The “sensitivities” in question are the revelation of the FBI’s counterintelligence program (COINTELPRO), a paramilitary underground set up by J. Edgar Hoover in 1956 to destroy the American Left, focusing especially on Black as well as Puerto Rican and indigenous communities. COINTELPRO included mass surveillance, identity theft, illegal break-ins, physical attacks, specious arrests, direct and indirect assassinations. For a book so interested in the previously undisclosed details of who did which illegal action, Days of Rage fails to give us some much-needed inside scoops: which agents wrote the letters encouraging Martin Luther King to commit suicide? Which agents injected fruit with powerful laxatives in order to sicken antiwar activists? Which agent determined and procured the drug combination used to subdue 21-year-old Black Panther Fred Hampton so that Chicago police could kill him in his sleep? Who drew the cartoons mocking rival Black organizations in order to provoke such rancor that ultimately led to two members of the Black Panther Party being shot and killed on the UCLA campus in January 1969? Who debriefed the informants that set up twenty-one members of the New York Black Panther chapter, helping to concoct fanciful charges to pursue against them that ultimately destroyed the chapter? And how do such dirty tricks show up in contemporary campaigns against anarchists, radical environmentalists, Muslim activists, peace campaigners, and others? There is so much about the state’s clandestine attacks—a kind of underground that has had a far more decisive role in shaping contemporary America than the six radical organizations spotlighted here—that Burrough fails to uncover or much mention.

On the rare instance in which he does mention police violence, Burrough resorts to the passive voice, as if to remove police agency from causing harm. For instance, in describing the 1981 police torture of BLA member Sekou Odinga, Burrough says simply that when “he was escorted from the 112th Precinct that evening, Odinga’s body was covered with bruises and cigarette burns” and that he was “found to have sustained damage to his pancreas.” It would seem a mystery as to how those burns and bruises and pancreatic damage got there, though Odinga walked into that precinct a healthy man. Burrough is unwilling to acknowledge that police hurt people. Yet he quotes an FBI agent’s complaint that the bureau got a bad rap in that time period. Burrough lets stand the agent’s erroneous claim that the Weather Underground set “hundreds of bombs,” even while elsewhere in the book Burrough seems to look down on the group for “only” planting two dozen bombs over a six-year period when other subsequent groups did more attacks. As in so many police killings, the facts get in the way of the narrative of police benevolence.

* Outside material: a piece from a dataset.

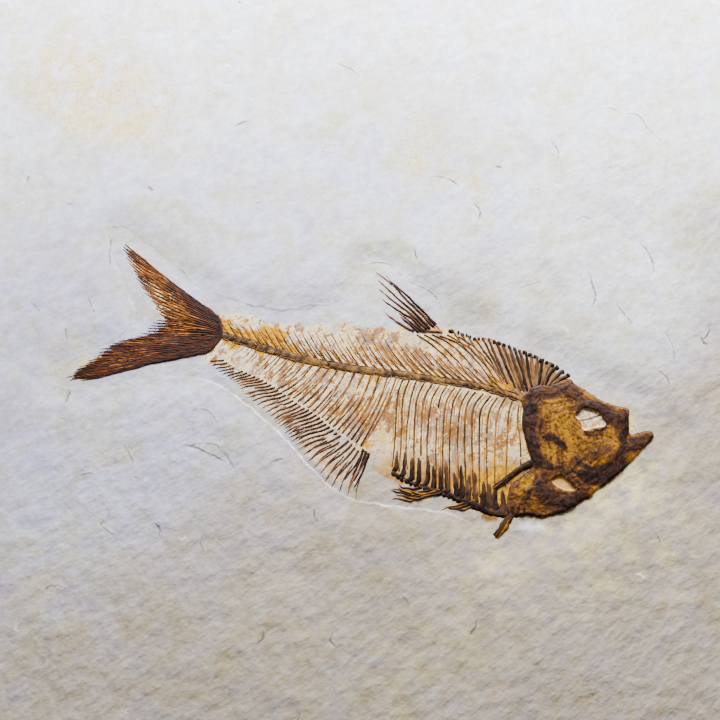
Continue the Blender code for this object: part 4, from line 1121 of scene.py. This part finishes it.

Other than acknowledging the existence of racial profiling and a general movement concern with repression, Burrough does not discuss violence by the state or by right-wing paramilitaries. Burrough repeatedly cites the frequency of bombings in the 1970s, which the FBI said was a daily occurrence in some years. There were, he quotes a retired FBI agent in the prologue, more than 1,900 domestic bombings in 1972. The implication is that all of those bombs were being carried out by the left-wing revolutionaries described in Days of Rage, or at least people like them, even though a tally of the all the bombings those groups did in twenty years would not approach that number. He makes no mention of the white racists, neo-Nazis, anti-Castro guerrillas, the Jewish Defense League, and other paramilitary forces that carried out a string of attacks in those same years. Certainly the FBI agents he interviewed do not mention them. The implication, then, is that the Left was the only proponent of violence. There is a related implication too, a refrain of the canard that a handful of underground organizations somehow “destroyed” the larger Left and did so all by themselves.

The turn to clandestinity was, and remains, a controversial decision. There is a lot to criticize about the sectarianism and violence that accompanied it—as well as the sectarianism and state violence that precipitated it. Burrough is not up to that task, however. Perhaps the most troubling thing about Days of Rage is the way it justifies state violence in the present, with Burrough attributing the rise of the American security state as a response to these groups. He cannot conceive of the state as already having a monopoly on violence that it has consolidated even further. Burrough notes that, for all the bombings, the revolutionary underground killed few people. The same cannot be said for the heroes of Days of Rage: the police. The Bureau of Justice Statistics estimates that police have killed at least 38,000 and perhaps as many as 52,000 Americans since 1973. The Counted, a new database maintained by The Guardian newspaper, reports that police have killed 572 people in the first six months of 2015 alone. Put another way, American police kill more people in a week than six underground groups did in more than twenty years. Days of Rage profoundly misses both the source and substance of violence.

Burrough says the underground was motivated by the “plight of black Americans,” yet it is a plight he fails to engage or understand. The few Black Americans he discusses are “bloodthirsty cop killers,” “thugs,” and, of course, bizarrely “angry.” It is the same doubletalk used by commentators who today bloviate about “black on black crime” and “inner-city thugs” when confronted with examples of police violence. Collectively, they refuse to see the many ways in which police violence structures and eliminates life in the United States. But it does. They refuse to see the many ways people stage creative, life-affirming forms of resistance to state murder. But they do.